Also record produced artifacts in the unit's outputs: frontmatter via haiku_unit_set (paths relative to the intent directory).

5. Hand off to the verifier

  • Every screen / component / state in scope has a produced artifact
  • Every artifact is exportable / viewable in the review UI (PNG / SVG / HTML — never .pen / .fig alone)
  • Every token reference cites the anchor; no raw hex / magic pixels
  • Every breakpoint behavior is named
  • Every interactive element has full state coverage
  • Accessibility intent is stated for every interactive surface
  • Deviations from anchor are documented with rationale

Call haiku_unit_advance_hat. The design-reviewer hat takes over.

Anti-patterns (RFC 2119)

  • The agent MUST NOT produce ASCII art or text-only descriptions — always produce visual artifacts
  • The agent MUST NOT use raw hex colors / magic pixel values / bare font names instead of named tokens
  • The agent MUST NOT skip state coverage — silence on hover / focus / disabled / error is how production bugs ship
  • The agent MUST NOT invent net-new components when the anchor lists a component that fits — consistency over originality
  • The agent MUST export reviewable previews — .pen / .fig source files alone are not reviewable

4Approve

post-execute · the same agents re-run against the built work

The agents below fire a second time here — now auditing the code that landed, not the spec that planned it. Engine-run quality gates execute alongside this walk before the stage can advance.

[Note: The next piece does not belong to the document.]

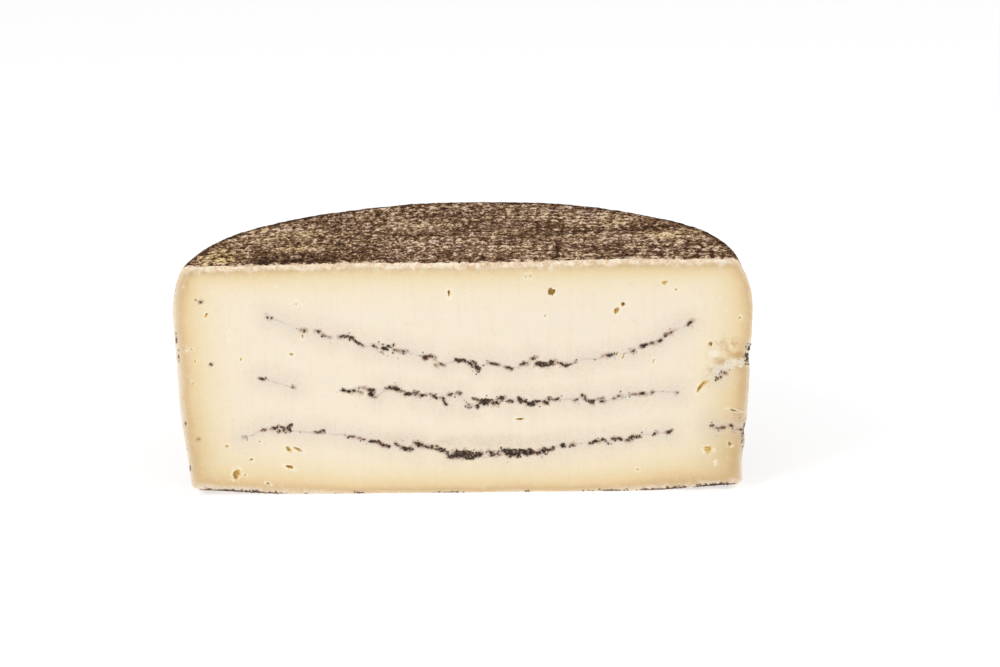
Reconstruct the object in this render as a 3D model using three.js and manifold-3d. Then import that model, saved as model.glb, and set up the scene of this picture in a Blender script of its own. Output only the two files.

approval agentAccessibilityThe agent **MUST** verify the design meets accessibility requirements and does not exclude users by ability, input modality, or assistive-tech reliance. File feedback for any failure. Accessibility findings are not optional polish — they ship as production defects when missed.
<!-- `applies_to:` gates this review agent by output kind. The web a11y checks below (contrast, touch targets, focus indicators, SR flow) presume DOM / HTML artifacts. On a stage whose artifacts are all backend specs, CLI docs, or non-UI markdown, this agent skips itself rather than raising not-applicable findings. Absence of `applies_to:` means "always runs" (backward-compatible default). -->

Mandate: The agent MUST verify the design meets accessibility requirements and does not exclude users by ability, input modality, or assistive-tech reliance. File feedback for any failure. Accessibility findings are not optional polish — they ship as production defects when missed.

Check

The agent MUST verify each of the following:

  • Color contrast meets WCAG AA minimum — 4.5:1 for body text, 3:1 for large text and UI components / icons. Project overlays may require WCAG AAA — defer to overlay if present.
  • Touch targets are at least 44px on the major axis on mobile breakpoints. Targets smaller than that are an accessibility regression for users with motor impairments.
  • Keyboard reachability — every interactive element can be reached, focused, and activated via keyboard alone. Modals trap focus; dropdowns are operable; custom widgets implement the right ARIA pattern (combobox, listbox, dialog) instead of div-soup.
  • Focus indicators are visible at every interactive element and meet the WCAG focus-appearance contrast minimum. No outline: none without a replacement.
  • Information not conveyed by color alone — error states pair color with icon or text; chart series pair color with shape or label; status badges pair color with text.
  • Screen-reader flow — heading order is logical (no skipped levels), images / icons have appropriate alt / aria-label / decorative markings, landmarks are used for major regions, dynamic content uses live regions where appropriate.
  • Reduced-motion — animations that move > 5% of viewport respect prefers-reduced-motion.
  • Forms — every input has a programmatic label, errors are linked to the input via aria-describedby, required fields are marked beyond color.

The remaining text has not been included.